Quadrupole Corrections for the Permeable-Surface Ffowcs Williams–Hawkings Equation

Abstract

This paper focuses on the spurious noise of the Ffowcs Williams and Hawkings equation with a permeable integral surface, which is now commonly used in far-field noise prediction for computational aeroacoustics methodologies. Spurious noise arises in the surface integral terms as an adverse effect of truncating a computational domain resolved for the quadrupole sources so that hydrodynamic fluctuations pass through the integral surface with mean flow. First, the quadrupole contribution is reformulated in the form of surface integrals for additive correction by introducing a frozen turbulence assumption for uniform mean flow. The math formulation is verified for simple convecting vortices. The derived formulation is then extended to nonuniform convection for locally subsonic flow. By adding the correction to the conventional Ffowcs Williams and Hawkings surface integrals, spurious noise is suppressed in two-dimensional wake flow.

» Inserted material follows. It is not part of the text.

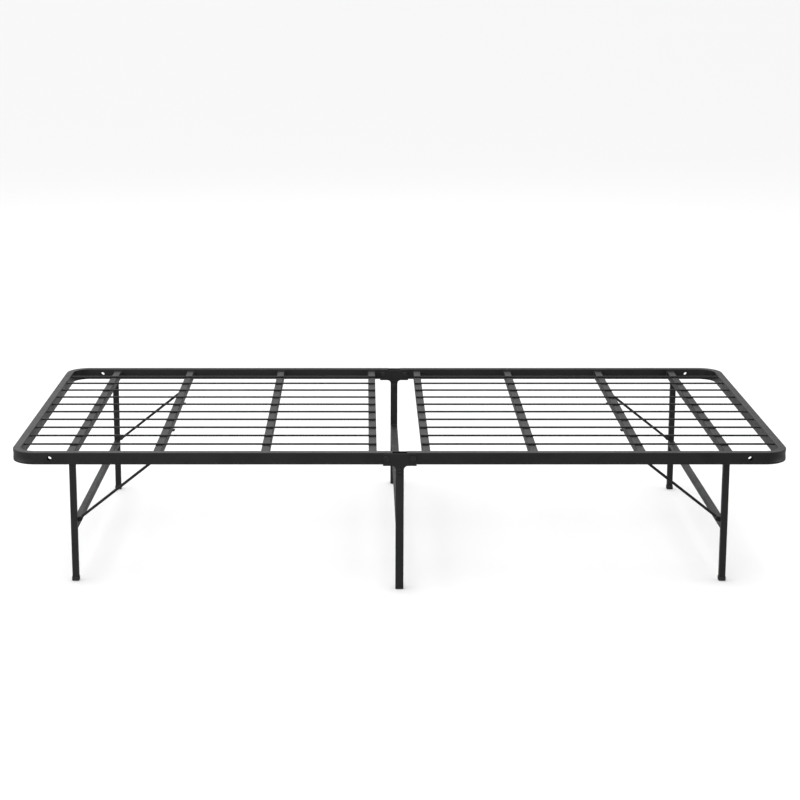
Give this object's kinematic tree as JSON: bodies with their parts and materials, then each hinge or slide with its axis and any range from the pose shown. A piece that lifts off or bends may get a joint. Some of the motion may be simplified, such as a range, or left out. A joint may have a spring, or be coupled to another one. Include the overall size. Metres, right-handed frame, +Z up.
{
  "type": "folding metal bed frame",
  "caption": "Low folding bed frame of square steel tube: two railed halves with support wires, hinged over centre legs, and folding end legs propped by wire stays.",
  "frame": {"origin": "on the floor under the middle of the frame", "axes": "+X towards the foot end, +Y across to the right side, +Z up"},
  "size_m": [1.905, 0.99, 0.348],
  "materials": {
    "rail_paint": "satin black powder coat",
    "bar_paint": "satin black powder coat",
    "wire_paint": "satin black powder coat",
    "leg_paint": "satin black powder coat",
    "bracket_paint": "satin black powder coat",
    "black_plastic": "matte moulded",
    "dark_fasteners": "dark plated steel"
  },
  "bodies": {
    "centre_support": {"hinge_bracket_left": "bracket_paint", "hinge_bracket_right": "bracket_paint", "hinge_rivets": "dark_fasteners", "centre_leg_left": "leg_paint", "centre_leg_right": "leg_paint", "centre_leg_crossbar": "leg_paint", "centre_foot_caps": "black_plastic", "centre_leg_bolts": "dark_fasteners", "centre_leg_nuts": "dark_fasteners"},
    "head_frame": {"head_rail": "rail_paint", "head_rail_plugs": "black_plastic", "head_fold_bar": "bar_paint", "head_middle_bar": "bar_paint", "head_hook_bar": "bar_paint", "head_leg_bar": "bar_paint", "head_support_wires": "wire_paint", "head_stay_hooks": "bar_paint", "head_leg_brackets": "bar_paint", "head_leg_bolts": "dark_fasteners", "head_leg_nuts": "dark_fasteners"},
    "head_leg_frame": {"head_leg_left": "leg_paint", "head_leg_right": "leg_paint", "head_leg_crossbar": "leg_paint", "head_leg_caps": "black_plastic", "head_stay_lugs": "leg_paint"},
    "head_stay_bail": {"head_stay": "wire_paint"},
    "foot_frame": {"foot_rail": "rail_paint", "foot_rail_plugs": "black_plastic", "foot_fold_bar": "bar_paint", "foot_middle_bar": "bar_paint", "foot_hook_bar": "bar_paint", "foot_leg_bar": "bar_paint", "foot_support_wires": "wire_paint", "foot_stay_hooks": "bar_paint", "foot_leg_brackets": "bar_paint", "foot_leg_bolts": "dark_fasteners", "foot_leg_nuts": "dark_fasteners"},
    "foot_leg_frame": {"foot_leg_left": "leg_paint", "foot_leg_right": "leg_paint", "foot_leg_crossbar": "leg_paint", "foot_leg_caps": "black_plastic", "foot_stay_lugs": "leg_paint"},
    "foot_stay_bail": {"foot_stay": "wire_paint"}
  },
  "joints": [
    {"name": "head_fold", "type": "hinge", "parent": "centre_support", "child": "head_frame", "pos_m": [-0.033, 0, 0.333], "axis": [0, 1, 0], "range_deg": [0, 90]},
    {"name": "head_leg_fold", "type": "hinge", "parent": "head_frame", "child": "head_leg_frame", "pos_m": [-0.8095, 0, 0.308], "axis": [0, -1, 0], "range_deg": [0, 88]},
    {"name": "head_stay_fold", "type": "hinge", "parent": "head_leg_frame", "child": "head_stay_bail", "pos_m": [-0.7965, 0, 0.1565], "axis": [0, 1, 0], "range_deg": [0, 128.5]},
    {"name": "foot_fold", "type": "hinge", "parent": "centre_support", "child": "foot_frame", "pos_m": [0.033, 0, 0.333], "axis": [0, -1, 0], "range_deg": [0, 90]},
    {"name": "foot_leg_fold", "type": "hinge", "parent": "foot_frame", "child": "foot_leg_frame", "pos_m": [0.8095, 0, 0.308], "axis": [0, 1, 0], "range_deg": [0, 88]},
    {"name": "foot_stay_fold", "type": "hinge", "parent": "foot_leg_frame", "child": "foot_stay_bail", "pos_m": [0.7965, 0, 0.1565], "axis": [0, -1, 0], "range_deg": [0, 128.5]}
  ],
  "couplings": [
    {"joint": "head_stay_fold", "follows": "head_leg_fold", "ratio": 1.455},
    {"joint": "foot_stay_fold", "follows": "foot_leg_fold", "ratio": 1.455}
  ]
}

In a three-dimensional turbulent jet-noise simulation, the proposed correction, extended to nonuniform convection, is demonstrated to reduce the dependence of the prediction on the streamwise end-cap location of the integral surface. The present method requires no tunable parameters, with only a minimal additional cost compared to the conventional permeable-surface integrals in the far-field noise computation.